The real estate company assured Postimees that large brokerages never go for strategies as suspected by the family. The immovable was not sold at a higher price, but for the sum desired by the client – agent’s fee also remaining the same.

«The buyer of the immovable is in no way related to Domus Kinnisvara and in case of doubt anyone may check this on basis of entries in land register. In this transaction, our company has no conflict of interests,» explained Mr Vanaveski.

Domus Kinnisvara will compensate deposits paid for the expert assessment for house at Vuti St and additional collateral. Kärol Kõu has filed a complaint regarding the agent to Estonian Chamber of Real Estate Brokers, in near future to be deliberated by the chamber’s court of honour.

Comment

Daniel-Aleksander Chasan

Chairman of Court of Honour, Chamber of Real Estate Brokers

Usually, all problems arise from communication and notification. Often, things aren’t explained sufficiently and misunderstandings follow as people who do not deal with real estate in their everyday life and have no contact with the domain do not know the established rules of the game.    

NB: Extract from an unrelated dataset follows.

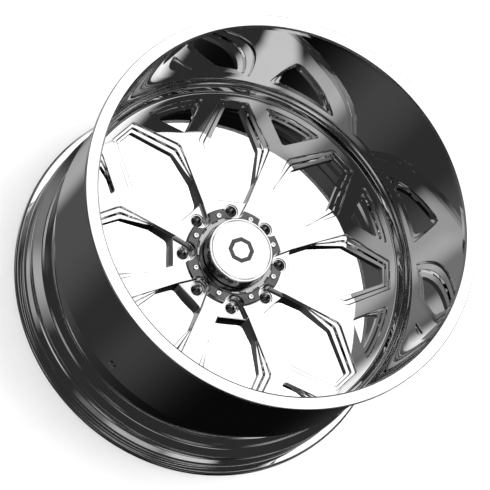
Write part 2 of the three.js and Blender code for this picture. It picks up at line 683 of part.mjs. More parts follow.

A problem is the ads which are far from corresponding to reality, and the situations where customers are busy with banking transactions and it turns out for some reasons during that time the immovable has been sold. There are rather many reasons and nuances of this sort and every case is somewhat unique at that. The court of honour is addressed rather rarely; mostly, we have to deal with simple issues and enquiries. The more serious cases that are treated deeply happen once or twice a month. Mainly the problems arise with brokers who are not members of our chamber, nor professionals in the field. If a professional broker has erred, the court of honour can issue a reprimand and end up revoking the professional certificate.

I always advise that people employ members of the chamber or professional brokers as this serves as additional guarantee of these people possessing certain competency and they have a serious attitude.

In Estonia, real estate brokers are under no obligation to possess a licence or professional certificate; in several countries in Europe things are otherwise.